In The Flame Bearer, it is now A.D. 917, and Uhtred is an old man of 60, but still a fierce and fearsome warrior. Alfred is long dead and his son, Edward, now leads the effort to drive the Danes from all the Saxon lands. Edward’s sister, Æthelflaed, rules neighboring Mercia and still counts Uhtred — a former lover — as her protector.

As long as she rules, Uhtred will not raise a hand against the Saxons. The Danes’ English territory has been reduced to only Northumbria. Bebbanburg (modern-day Bamburgh), an impregnable fortress located on the rugged coast of Northumbria, is now ruled by Uhtred’s cousin, his father having died, thus cheating Uhtred of his revenge. It is under siege by invading Scots led by King Constantin with support from Danish fighters.

Meanwhile, the Saxons are threatening to break a fragile truce with Danish Northumbria, which is ruled by King Sigtrygger, Uhtred’s son-in-law. In the opening pages of The Flame Bearer, Uhtred cleverly defuses a plot by Æthelhelm, a wealthy Saxon lord and King Edward’s father-in-law and chief counselor, to provoke war. Instead, Uhtred engineers a one-year extension of the truce. With this respite, Uhtred is free to pursue his dream of retaking Bebbanburg.

By now, Cornwell has settled into a comfortable formula with the Saxon Chronicles. Uhtred is faced with a formidable challenge, he suffers multiple setbacks, but ultimately through guile, courage, and ferocious fighting skills, he triumphs. It is a winning recipe that the reader can’t help but be swept up in.

Cornwell is the author of 55 novels — most of which are historical fiction, including 20 books about Richard Sharpe, soldier extraordinare in Wellington’s army in India and the Peninsular Campaign — and one nonfiction work. He provides his fiction with a sound factual foundation and is especially skilled at describing the warrior mentality. His battle scenes are vivid, thrilling, and, at times, quite gruesome. The Flame Bearer is no exception.

In an historical note at the conclusion of the book, Cornwell writes of the significance of the novel’s title. Ida, an Anglian, invaded Britain in the mid-6th century A.D. and captured the land upon which the fortress of Bebbanburg was eventually built. His enemies called him the Flamebearer. Uhtred hopes to repeat the event. Eventually, the real Uhtred family came to rule the area. In fact, Cornwell claims he is a descendant of that family.

In that same note, Cornwell also explains that unlike earlier entries in the series, The Flame Bearer is not based on the known historical record.

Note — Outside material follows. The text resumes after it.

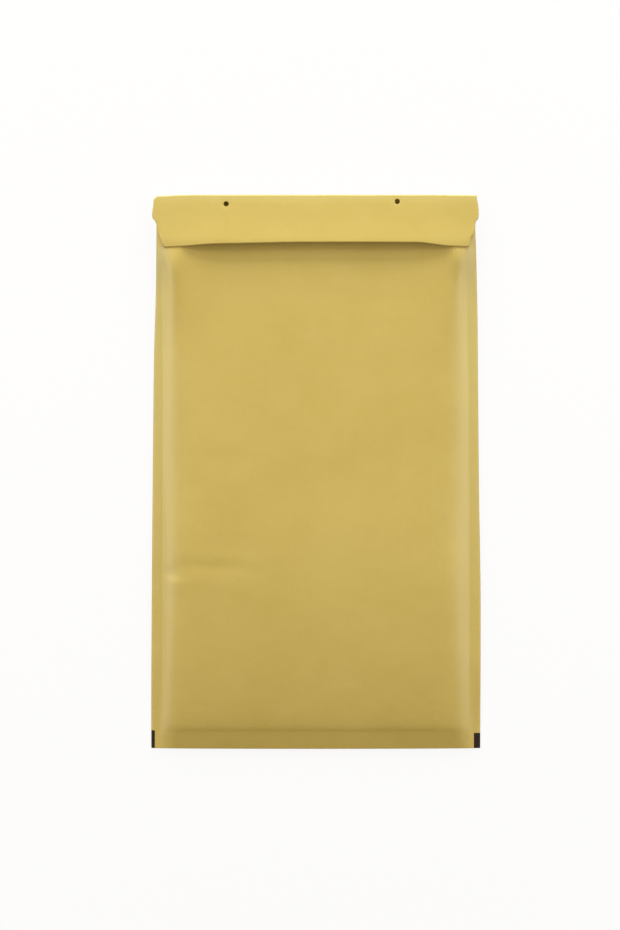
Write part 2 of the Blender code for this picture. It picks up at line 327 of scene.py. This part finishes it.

There was no Scottish invasion of Northumbria in A.D. 917, nor was there a duplicitous attempt to break the truce between the Saxons and the Danes.

Many of the novel’s characters, including King Edward, his sister, Æthelflaed, and his son Æthelstan, the presumptive heir to the throne, Æthelhelm and his grandson (and King Edward’s second son) Ælfweard, (whom Æthelhelm would like to see king), and King Constantin, are all historical figures, but they performed none of the actions attributed to them in the novel.

In response to readers’ questions on his website, Cornwell has speculated that there will be at least four more entries in the Saxon Chronicles — Uhtred’s story is not yet complete, nor is England united. I suspect, like The Flame Bearer, the next books will be just as exciting and well worth readers’ time.

Terry Zobeck is a substance-abuse researcher with the federal government. In his off hours, he is an avid book and music collector.